RMSE versus sampling interval on temperature.
According to [16], 23% of data are lost among 84,600 time slots (one month) of Intel Indoor dataset. Therefore, we conduct the error comparison among different algorithms where data missing rate is set as 5%–35% and the sampling interval is set as 5 min. Figure 10 shows that error of all the algorithms increases with the missing rate. This is because spatiotemporal correlation of sensor data will become weaker as missing rate increases. However, TSCA takes corresponding strategies based on the patterns of data loss as described in Section 4 which reduces errors greatly.

RMSE versus data loss on temperature.
5.3. Estimation on Humidity
Error of humidity estimation is compared among different algorithms on the original dataset where the sampling intervals are set as 1–30 min, as shown in Figure 11. Compared with temperature, spatiotemporal correlations of humidity are weaker, and the spatial correlation is much weaker than the temporal one. AMR is only based on the spatial correlation, so its error is maximal. Like temperature, temporal correlation of the sensor data weakens with the sampling interval increasing. TRECI is mainly based on temporal correlation so its error increases remarkably. When the sampling interval reaches 30 min, error of TRECI exceeds AMR algorithm's. Results of the other three algorithms are similar, but the error of TSCA is still the smallest.
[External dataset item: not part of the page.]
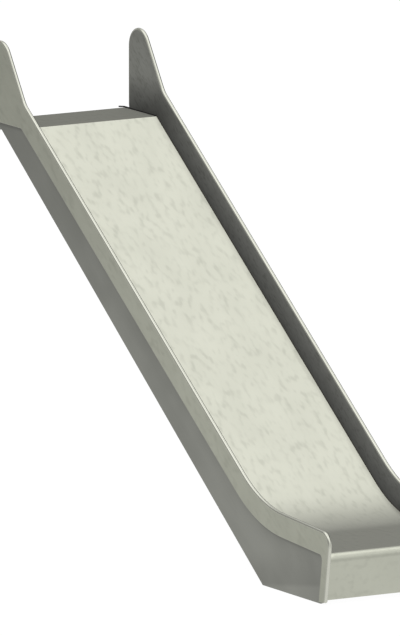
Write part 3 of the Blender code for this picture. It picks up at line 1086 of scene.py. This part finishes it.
@dataclass(frozen=True)
class Bed:
    """Platform, chute, run-out and lip: one metre of ground sheet, folded and rolled.

    Between two ribs the chute's sheet sags by `slack`, but not in the last field. The seam's
    leg is `seam`, and its face is hollowed by the share `hollow` of that.
    """

    columns: int = 24
    slack: float = 0.0006
    rib_margin: float = 0.350
    rib_pitch: float = 0.7158
    last_field: float = 0.17
    seam: float = 0.004
    hollow: float = 0.8

    def sagged_chute(self, path: Path, section: np.ndarray) -> Skin:
        """The straight chute, hanging slightly between its ribs.

        A point is lowered by slack * sin^2(pi (s - margin) / pitch) * cos(pi x / width).

        Args:
            path: top of the chute.
            section: section of the sheet.

        Returns:
            The skin.
        """
        skin = carried(path, section, start_mitre=-math.tan(math.radians(VIEW.slope / 2)))
        s = path.lengths
        wave = np.sin(math.pi * (s - self.rib_margin) / self.rib_pitch) ** 2
        inside = (s > self.rib_margin) & (s < s[-1] - self.last_field)
        crown = np.cos(math.pi * section[:, 0] / np.ptp(section[:, 0]))
        drop = self.slack * np.outer(wave * inside, crown)
        up = VIEW.place(0.0, path.normals[0]) - VIEW.origin
        return Skin(skin.rings - drop[..., None] * up, skin.along, skin.around)

    def seam_section(self, side: Side) -> np.ndarray:
        """Hollow fillet between bed and cheek: corner, foot on the bed, quarter arc, top.

        Args:
            side: which side it lies on.

        Returns:
            Closed loop of (x, up).
        """
        wall, leg = across_span("cheek_wall_right", side)[0], self.seam
        turns = np.linspace(0.0, math.pi / 2, 6)
        face = np.stack([wall - side.value * leg * (1 - self.hollow * np.sin(turns)),
                         leg * (1 - self.hollow * np.cos(turns))], -1)
        face[0], face[-1] = (wall - side.value * leg, 0.0), (wall, leg)
        return np.vstack([[(wall, 0.0)], face])

    def build(self) -> None:
        """Build and dress the four sheets, with their unground undersides, and the two seams.

        The roll starts at the first point whose normal has turned. The UV map's U runs on from
        the chute over the roll and the lip.
        """
        section = sheet_section(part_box("chute_bed")[1].x, VIEW.bed_sheet, self.columns)
        platform, whole, lip = VIEW.platform_path(), VIEW.bed_path(), VIEW.lip_path()
        split = int(np.argmax(whole.normals[:, 0] < whole.normals[0, 0] - 1e-6)) - 1
        chute = Path(whole.points[:split + 1], whole.normals[:split + 1])
        roll = Path(whole.points[split:], whole.normals[split:])
        deck = carried(platform, section, end_mitre=math.tan(math.radians(VIEW.slope / 2)))
        sheets = (
            ("platform_deck", platform, deck, 0.0, Finish.PLATFORM, Slot.PLATFORM, "platform_sheet"),
            ("chute_slide_sheet", chute, self.sagged_chute(chute, section), 0.0, Finish.BED,
             Slot.BED, "chute_bed"),
            ("runout_slide_sheet", roll, carried(roll, section), chute.lengths[-1], Finish.BED,
             Slot.BED, "runout_bed"),
            ("lip_and_apron", lip, carried(lip, section), whole.lengths[-1], Finish.LIP,
             Slot.BED, "front_lip"))
        for name, path, skin, start, finish, slot, node in sheets:
            skin = Skin(skin.rings, skin.along + start, skin.around)
            # Faces turned down take the darker underside finish: partly mill finish, partly painted
            # shade
            down = VIEW.origin - VIEW.place(0.0, path.normals[:-1])
            towards = np.vstack([np.repeat(down, skin.rings.shape[1], 0), np.zeros((2, 3))])
            hand_over(name, [skin], finish, slot, node, second=Finish.UNDERSIDE, towards=towards)
        for side in Side:
            # The seams' dark finish is partly weld colour and partly painted shade in the corner
            seam = carried(whole, self.seam_section(side))
            hand_over(f"bed_corner_seam_{side.word}", [seam], Finish.SEAM, Slot.BED)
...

RMSE versus sampling interval on humidity.
Figure 12 shows error rate in the situation of different data loss probability. When loss rate is more than 20%, spatial and temporal correlations of humidity are severely affected and error rate of DESM, TRECI, and AMR surges. Loss rate has a greater impact on the temporal correlation, so error rate of TRECI increases more significantly. TSCA is mainly based on the latest data and the missing data in the sample have been processed, so its performance remains relatively stable.

RMSE versus data loss on humidity.
6. Conclusion
Considering the deficiencies of the existing algorithms for missing data assessment, TSCA is proposed in this paper based on spatiotemporal correlation of sensor data. This algorithm selects the most relevant data as the analysis sample which ensures that there are no redundant sample data and the sample has the strongest correlation with the missing data. Thus, the efficiency and accuracy of this algorithm are significantly improved. What is more, a comprehensive analysis of the time and space is conducted to get estimation for missing data. Experimental results show that, no matter what the cases, TSCA always performs the best compared with other algorithms.
In the future, we can exploit the correlations between different attributes to further improve the accuracy of estimation; for example, light has an impact on temperature in many scenarios.
Footnotes
Conflict of Interests
The authors declare that there is no conflict of interests regarding the publication of this paper.
Acknowledgments
This paper is partly supported by the National Natural Science Foundation of China (61272515, 61121061), Beijing Higher Education Young Elite Teacher Project (YETP0474), and National Science & Technology Pillar Program (2015BAH03F02).